All dead. I can’t help wondering if Otis Bantum would approve of ‘the Bing’—solitary for the
incorrigibly violent—being housed in his jail. Nobody will admit knowing how the Bing got its name; I
suspect it’s onomatopoeia for the sound a nightstick makes when banging off the head of an inmate.
Today I’ll see my new client, Enrique. He resided in Washington Heights among a legion of illegal
Dominicans, of which he is one. He was arrested a week ago for selling a couple of “20s” of cocaine to an
undercover cop. I interviewed him in the feeder pens behind Manhattan Night Court, but it did not go well.
Enrique doesn’t know English. Unfortunately, the court interpreter was a Cuban who abbreviated Enrique’s
fulsome responses to my questions into either “yeses” or “nos.” (You had to watch the Spanish interpreters:
they had fierce prejudices against defendants from countries other than their own).
Yesterday, by phone, Enrique informed me through his English-speaking jailhouse buddy that he won’t
take a plea—he wants a trial. This pernicious idea is endemic to the Rock. Inmates always phrase it as
“wanting their day in court.” It is the product of the Rikers Island Bar, a hardcore cadre of inmates who,
during long stretches in Upstate prisons, have honed jailhouse lawyering to an art. Daily they counsel
innocents on their cases, bad-mouthing the advice of 18-Bs like me, filling heads with legal fantasies. Their
fees are assessed in the prevailing currency: cigarettes, sex, whatever. There’s a law library in every jail on
Rikers, each staffed by a civilian librarian.
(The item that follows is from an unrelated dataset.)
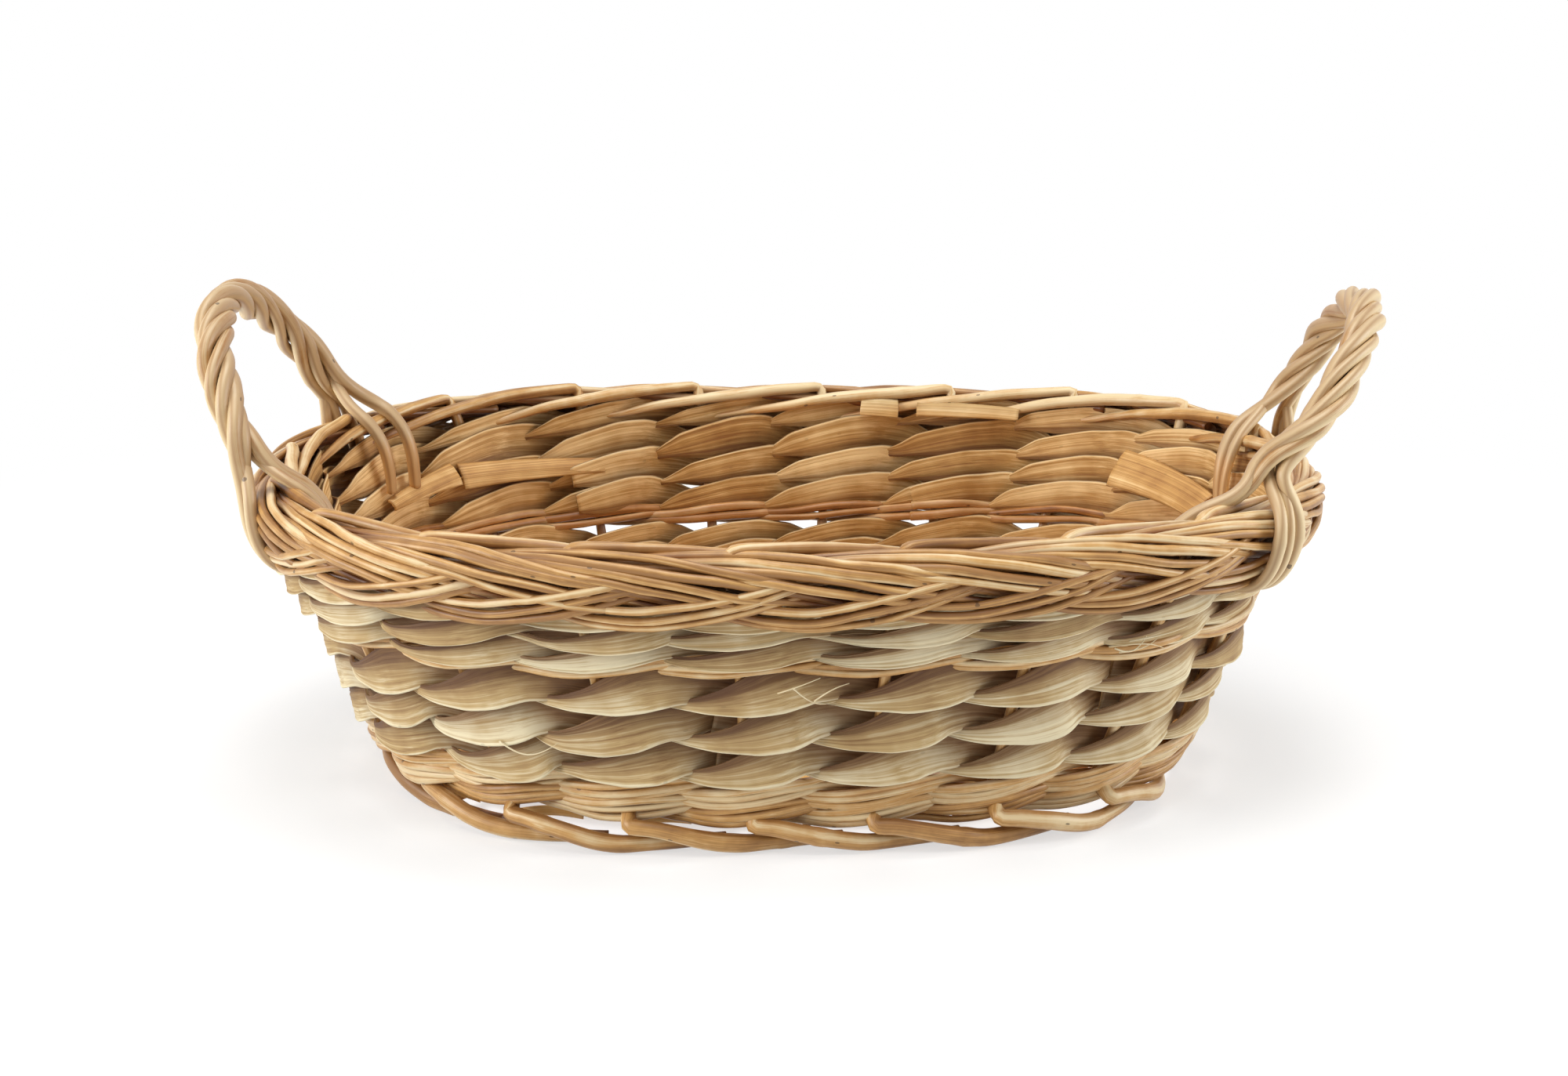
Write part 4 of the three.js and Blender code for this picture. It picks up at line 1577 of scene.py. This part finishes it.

The Rikers Bar is as old and as active as any of the County Bar
Associations.
Plea bargains are the local currency of the justice system. No way can the courts give every defendant a
jury trial. As a reward for not being difficult, defendants plead guilty and get far fewer years in prison. But
insist on your day in court and you get hammered upon conviction. Contrary to the opinion of the Rikers
Bar, Enrique will be convicted at trial because the District Attorney has physical evidence and witnesses-
which I don’t, and seldom do.
I must steel myself for the coming battle. I must erase the word “trial” from Enrique’s mental slate.